Not all edging machines are applied to lenses or even glass. U.S. Pat. No. 548,298 discloses a key duplicator in which an existing key is surfaced as a stencil, and is gripped on opposite sides. A follower floats against the ridges of the key and is mechanically coupled to an edger which inscribes substantially identical ridges in a key blank. Of course, this reference does not involve gripping optical surfaces.
U.S. Pat. No. 3,641,711 discloses a machine which is specifically designed for conforming edges of glass to a pre-determined form. However, the form is a track 33 rigidly mounted on posts 34. A follower contacts and moves about the edge of the template and carries an edge grinding tool around a glass blank to produce a corresponding shape. This machine does not contemplate random variations in a template to match non-standardized eyeglass frame requirements. It is apparently intended primarily for mass production of items such as decorative windows or table surfaces.
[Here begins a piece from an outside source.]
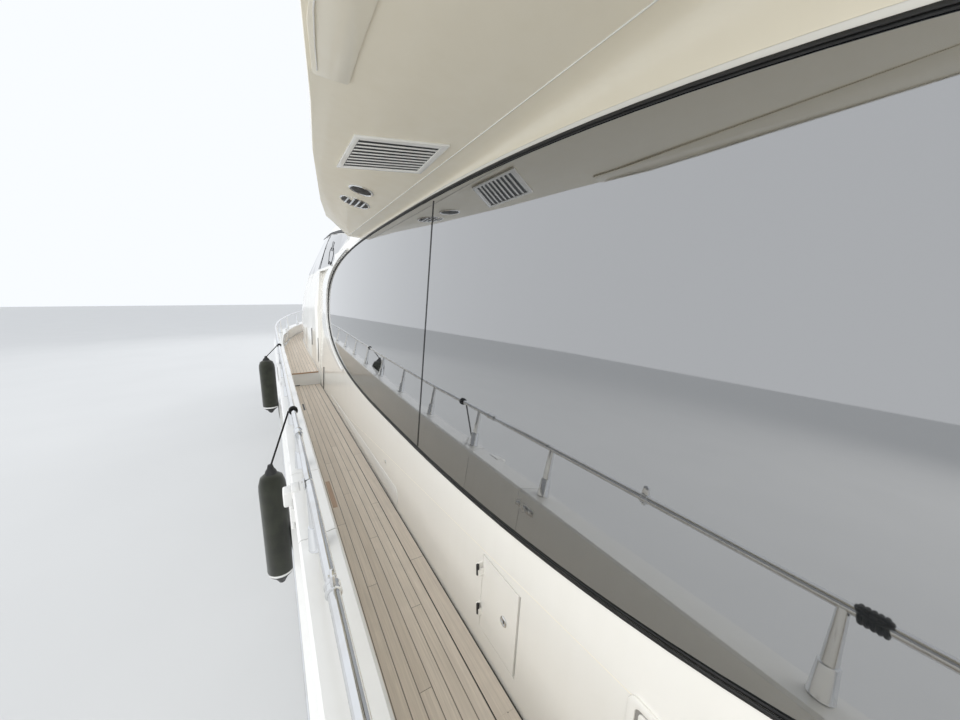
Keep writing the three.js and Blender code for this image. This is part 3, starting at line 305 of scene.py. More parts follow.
def read(table, place):
    if place <= table[0][0]:
        return table[0][1]
    for (x0, v0), (x1, v1) in zip(table, table[1:]):
        if place <= x1:
            return v0 + (v1 - v0) * (place - x0) / (x1 - x0)
    return table[-1][1]


def clamp(value, low=0.0, high=1.0):
    return min(max(value, low), high)


def plan_half(x):
    """Half the deck's width, narrowing to the bow and a little to the stern."""
    bow = clamp((x - BOW_CURVE_X) / (BOW_X - BOW_CURVE_X))
    stern = clamp((STERN_CURVE_X - x) / (STERN_CURVE_X - TRANSOM_X))
    return (HALF_BEAM - 0.17 * stern ** 2) * (1 - bow ** 2.2)


def edge_point(x, inset, z):
    """A point beside the hull edge, inset metres inside it."""
    slope = (plan_half(x + 0.005) - plan_half(x - 0.005)) / 0.01
    size = math.hypot(1, slope)
    return Vector((x + slope / size * inset, plan_half(x) - inset / size, z))


def cap_z(x):
    return read(SHEER, x)


def rail_point(x):
    """Centre of the guard rail, which rises a little over the foredeck."""
    return edge_point(x, RAIL_INSET, cap_z(x) + 0.33 + 0.09 * clamp((x - 7.0) / 6.0))


def foredeck_z(x):
    return FOREDECK_Z + 0.055 * max(0.0, x - STEP_X)


def pilot_y(z, x):
    """Y of the pilothouse's and trunk's side."""
    return read(PILOT_HALF, x) - read(PILOT_LEAN, z)


def roof_z(x, y):
    """Height of the pilothouse roof and of its raked front."""
    back = x + 0.17 * y * y
    return 5.0 - max(back - 5.3, 0.0) * 0.46 - 0.0111 * y * y


def wall_y(z):
    """Y of the upper wall, which holds the side window."""
    return WALL_SILL[0] + (WALL_TOP[0] - WALL_SILL[0]) * (z - WALL_SILL[1]) / (WALL_TOP[1] - WALL_SILL[1])


def knuckle_line_z(x):
    return 2.26 - 0.1 * (x + 1.4)


def low_wall_y(z, x):
    """Y of the lower wall, which leans in above its knuckle."""
    knuckle_z = clamp(knuckle_line_z(x), 1.90, 2.56)
    knuckle_y = WALL_FOOT_Y - WALL_TILT * (knuckle_z - DECK_Z)
    if z > knuckle_z:
        return knuckle_y - (knuckle_y - WALL_SILL[0]) * (z - knuckle_z) / (WALL_SILL[1] - knuckle_z)
    return WALL_FOOT_Y - WALL_TILT * (z - DECK_Z)


def on_wall(x, z, out=-0.001):
    return Vector((x, low_wall_y(z, x) + out, z))


def eye_point(angle, grow=0.0):
    """Point of the side window's outline, grown by a margin, as (x, z)."""
    c, s = math.cos(angle), math.sin(angle)
    along = EYE["fore"] if c >= 0 else EYE["aft"]
    height = EYE["up"] if s >= 0 else EYE["down"]
    power = 2.5 if s >= 0 else (2.3 if c >= 0 else 3.0)
    return (EYE["x"] + math.copysign(abs(c) ** (2 / power), c) * (along + grow),
            EYE["z"] + math.copysign(abs(s) ** (2 / power), s) * (height + grow))


def soffit_z(x, y):
    return CREASE_Z + max(y - CREASE_Y, -0.11) / (read(LIP, x) - CREASE_Y) * 0.138


def under_soffit(x, y, drop):
    return Vector((x, y, soffit_z(x, y) - drop))


# Shader groups

def new_group(name, inputs, outputs):
    group = bpy.data.node_groups.new(name, "ShaderNodeTree")
    inputs = [("Vector", "Vector", (0, 0, 0)), *((label, "Float", value) for label, value in inputs)]
    for label, kind, value in inputs:
        socket = group.interface.new_socket(name=label, in_out="INPUT", socket_type="NodeSocket" + kind)
        socket.default_value = value
    for label in outputs:
        group.interface.new_socket(name=label, in_out="OUTPUT", socket_type="NodeSocketFloat")
    start = group.nodes.new("NodeGroupInput")
    end = group.nodes.new("NodeGroupOutput")
    return group, start.outputs, end.inputs


def feed(tree, source, socket):
    """A constant, a colour or another node's output put into a socket."""
    if isinstance(source, (int, float)):
        socket.default_value = source
    elif isinstance(source, tuple):
        socket.default_value = (*source[:3], 1.0) if socket.type == "RGBA" else source
    else:
        tree.links.new(source, socket)


def add_node(tree, kind, sockets, **settings):
    """A shader node with its settings, fed by socket label or number; gives its outputs."""
    node = tree.nodes.new("ShaderNode" + kind)
    for key, value in settings.items():
        setattr(node, key, value)
    for label, source in sockets.items():
        feed(tree, source, node.inputs[label])
    return node.outputs


def calc(tree, operation, first, second=0.0):
    return add_node(tree, "Math", {0: first, 1: second}, operation=operation)[0]


def noise(tree, vector, scale, detail=3.0, roughness=0.5):
    sockets = {"Vector": vector, "Scale": scale, "Detail": detail, "Roughness": roughness}
    return add_node(tree, "TexNoise", sockets)[0]


def stretched(tree, vector, scale):
    return add_node(tree, "Mapping", {"Vector": vector, "Scale": scale})[0]


def mix_colour(tree, factor, first, second):
    return add_node(tree, "Mix", {"Factor": factor, "A": first, "B": second}, data_type="RGBA")["Result"]


def ranged(tree, value, low, high, to_low=0.0, to_high=1.0):
    sockets = {"Value": value, "From Min": low, "From Max": high, "To Min": to_low, "To Max": to_high}
    return add_node(tree, "MapRange", sockets)[0]


def split_vector(tree, vector):
    return add_node(tree, "SeparateXYZ", {0: vector})


def build_weather():
    """Faint cloudy soiling, with fine dust and drips down upright faces."""
    group, given, result = new_group("weathering", [("Scale", 1.0), ("Strength", 0.5)], ["Mask", "Fine"])
    cloud = noise(group, given["Vector"], given["Scale"], 4.0, 0.6)
    streak = noise(group, stretched(group, given["Vector"], (9, 9, 0.7)), 1.4)
    mask = ranged(group, calc(group, "MULTIPLY", cloud, streak), 0.18, 0.42)
    feed(group, calc(group, "MULTIPLY", mask, given["Strength"]), result["Mask"])
    feed(group, noise(group, given["Vector"], 160.0, 2.0, 0.7), result["Fine"])
    return group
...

U.S. Pat. No. 2,356,448 discloses an apparatus in which a lens or similar article is supported on a curved surface. As seen in FIG. 3, the stencil 56 is supported at 57, and made to contact follower roller 63 which in turn drives edge grinding of a number of duplicate lens objects. However, the reference does not consider the stencil 56 to be readily removable, and does not specify the manner in which the support 57 grips the stencil 56. This implies that the stencil 56 is permanently mounted. This and the production of multiple duplicate lenses strongly suggest that the machine is a mass production device.
It therefore remains clear that there is a need and a demand for a reliable system of circumference tracing and duplication which avoids the various sources of error seen in the prior art. The system should accommodate rapid optical centering of the contoured pattern, as well as mounting of the pattern at its predetermined center to the floating axle of the grinding system. The improvement should require little or no change of the present edge grinders now universally utilized in the retail vision assistance industry.